REQUEST: Copy exactly the lines from the start of the data below through the one that carries "material with one", and only those.
Start GIVEN MATERIAL
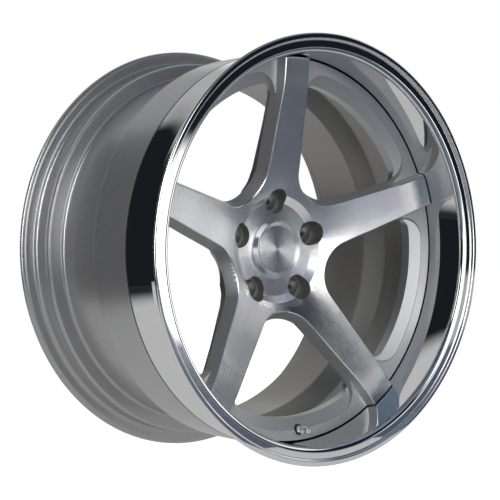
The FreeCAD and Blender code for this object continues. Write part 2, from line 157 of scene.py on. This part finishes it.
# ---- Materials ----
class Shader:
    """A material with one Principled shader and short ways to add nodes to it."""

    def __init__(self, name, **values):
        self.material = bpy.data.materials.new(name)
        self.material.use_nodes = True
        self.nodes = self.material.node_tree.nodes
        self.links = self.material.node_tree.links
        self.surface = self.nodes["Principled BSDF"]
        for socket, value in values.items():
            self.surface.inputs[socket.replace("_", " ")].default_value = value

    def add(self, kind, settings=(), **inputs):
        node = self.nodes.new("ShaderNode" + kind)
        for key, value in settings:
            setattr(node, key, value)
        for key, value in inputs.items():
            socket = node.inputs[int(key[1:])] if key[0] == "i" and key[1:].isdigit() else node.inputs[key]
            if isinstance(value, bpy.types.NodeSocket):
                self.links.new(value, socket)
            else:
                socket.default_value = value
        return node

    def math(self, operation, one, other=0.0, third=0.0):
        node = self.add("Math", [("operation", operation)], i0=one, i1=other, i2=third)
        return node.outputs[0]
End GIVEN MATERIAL
EXPECTED OUTPUT:
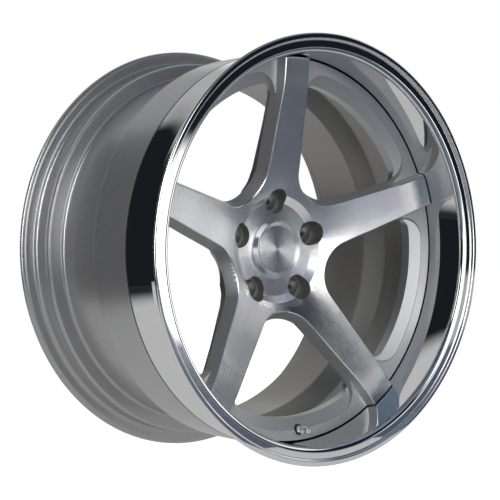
The FreeCAD and Blender code for this object continues. Write part 2, from line 157 of scene.py on. This part finishes it.
# ---- Materials ----
class Shader:
    """A material with one Principled shader and short ways to add nodes to it."""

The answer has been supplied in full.